In the book, Tolle observes the tendency of people to be trapped by their thought-patterns.

“It wasn’t through the mind, through thinking, that the miracle that is life on earth or your body was created and is being sustained,” he writes. “There is clearly an intelligence at work that is far greater than the mind.”

He then offers clear, though challenging, practices about how to encounter this deeper intelligence.

And as I read Tolle’s words, I actually feel differently, and realize that this should always be the effect of reading Scripture, too.

I know Tolle can sound too Eastern to some, or too far removed from Western religion, but he isn’t. Over and over in the book, he returns to the Bible, especially to the teachings of Jesus, to underline his points.

In his teaching about shifting from your mind to your body, for instance, Tolle talks about forgiveness.
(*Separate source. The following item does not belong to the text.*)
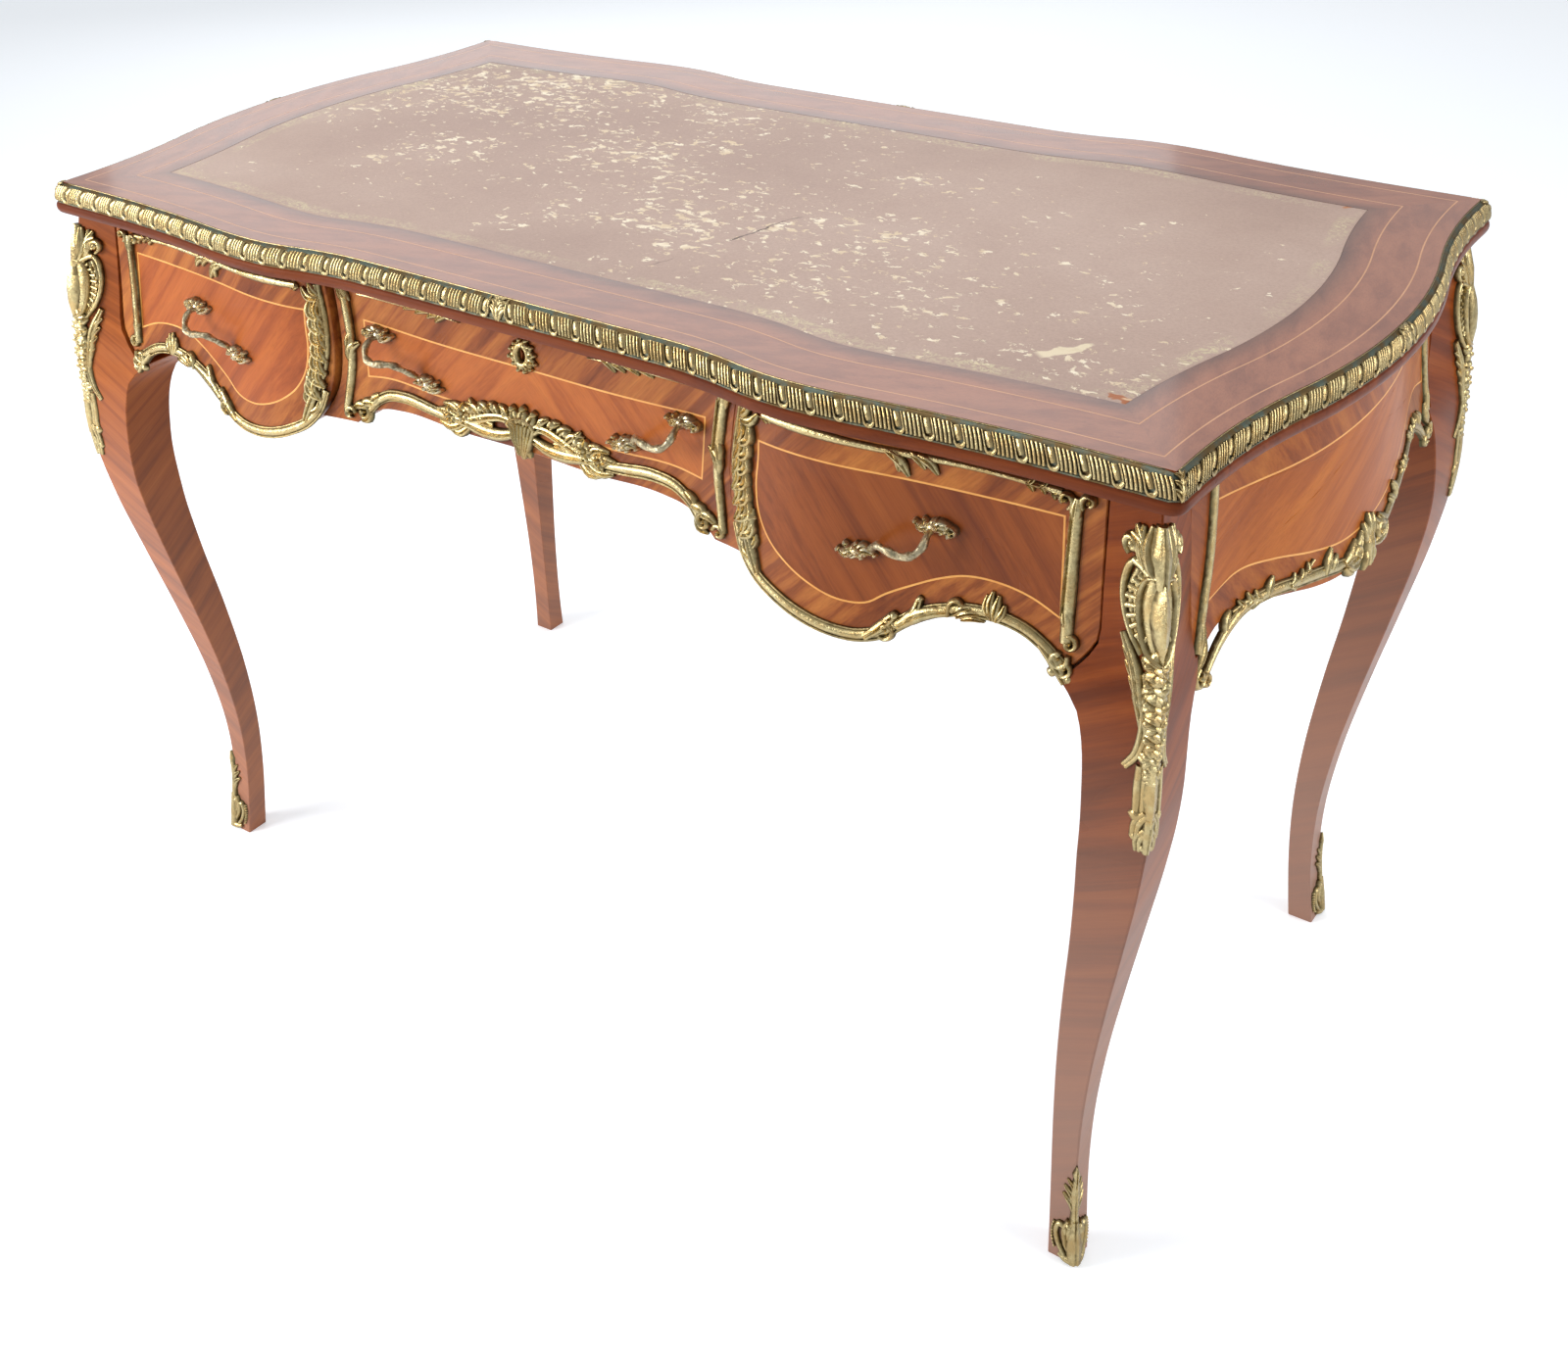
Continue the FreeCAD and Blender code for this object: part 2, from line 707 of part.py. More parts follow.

“Forgiveness is to offer no resistance to life — to allow life to live through you,” he writes. “The mind cannot forgive. Only you can. You become present, you enter your body, you feel the vibrant peace and stillness that emanate from Being. That is why Jesus said: ‘Before you enter the temple, forgive.’”

But maybe I’m off here. And maybe Tolle is just one more person putting his own spin on Scripture. And maybe Jesus was really just saying, before you go to the altar, reconcile with your brother.

Only each of us as individuals can answer whether our interpretations come from within us, or are blind acceptance of another’s teaching.

As Rabbi Saul Prombaum, of Congregation Sons of Abraham in La Crosse, said in a conversation this week about religious authority and Scripture, “We were told that the Bible is off limits, taboo. Leave it alone. It will only get you in trouble if you try to negotiate it on your own. We will tell you how to read it and what to get out of it. And that’s how you kill a book — when you tell someone that they’re not welcome to offer an interpretation.”